Mais en plus de ces mots savants, nous avons aussi progressivement adopté, durant ces deux années de galère, quelques expressions qui ont fini par devenir chez certains d’entre nous, de véritables tics de langage. A tel point que je me suis dit que ça pourrait être rigolo, ce matin, d’en faire une sorte de "hit-parade", comme on disait du temps de Guy Lux. Voici donc mon "top ten" des tics les plus névrotiques. Bien-sûr dans l’ordre croissant pour garantir un minimum de suspense.
10ème place : "J’avoue que"
Pas besoin d’un policier ou d’un magistrat pour soutirer des aveux à ceux qui débutent ainsi les phrases par lesquelles ils souhaitent exprimer une opinion toute personnelle.

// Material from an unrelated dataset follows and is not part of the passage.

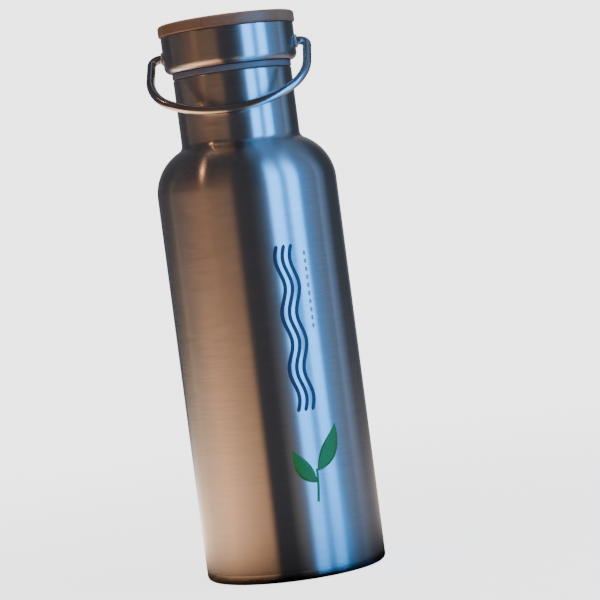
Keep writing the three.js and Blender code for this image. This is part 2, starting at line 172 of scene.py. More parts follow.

Même sans la présence de leur avocat, ils diront tout. Même ce qui pourra être retenu contre eux. Mais en général, aucun de leur propos ne leur vaudra l’échafaud.
9ème place : "Donc"
Ah, le fameux "donc", répété avec beaucoup de régularité et d’obstination par cet interlocuteur un peu trop nerveux. Et qui finit par résonner dans nos têtes comme une longue procession de cloches en transhumance. Ou comme une sorte de mantra destiné à étourdir un troupeau entier de vaches sacrées. Le "donc" qui rend dingue, quoi.
8ème place : "Grave"
Jusqu’à nos épiques époques, l’adjectif "grave" servait plutôt à désigner quelque chose de pénible à vivre. Bref, un truc pas très cool. Désormais, on peut "aimer grave", "admirer grave" et même "tomber grave amoureux". Pas certain que ce sens reste longtemps gravé dans le marbre de la langue française. Mais est-ce vraiment grave ? L’avenir nous le dira.
7ème place : "Voilà"
Marquant normalement la conclusion d’un récit, cet adverbe est de plus en plus souvent employé en plein milieu d’une phrase. Il peut même la rendre dramatiquement interminable. Comme par exemple dans cette interview d’un joueur de foot à qui on demande de raconter son dernier but : "Bon, voilà…j’ai demandé le ballon…voilà…mon coéquipier me l’a passé…voilà…j’ai pris le ballon…voilà…j’ai tiré…voilà…et j’ai marqué…voilà… Et voilà". Passionnant.
6ème place : "En mode"
En fait, cette expression était beaucoup plus à la mode il y a encore quelques mois, quand on l’utilisait à toutes les sauces, dans quasiment toutes les phrases qui décrivaient notre état d’esprit du moment. On était alors, par exemple, en mode "détendu ou stressé", "aimé ou détesté", "professionnel ou privé", "actif ou épuisé", bref, en mode "tout ce que vous voulez". Son usage a heureusement chuté dans le classement. Preuve qu’aucun tic n’est automatique.
5ème place : "Genre"
Sous l’influence forcément bienveillante de nos ados préférés, nous avons peu à peu adopté la théorie du genre. Pas celle qui tend à confondre le masculin et le féminin. Non, non. Plutôt celle qui conduit à construire des phrases bizarres, comme par exemple "elle était posée là, genre je ne sers à rien" ou encore "il a dit des trucs, genre je raconte n’importe quoi". Des phrases qui feraient halluciner de concert, l’ami Bescherelle et le Petit Robert. Genre c’est quoi ce binz ???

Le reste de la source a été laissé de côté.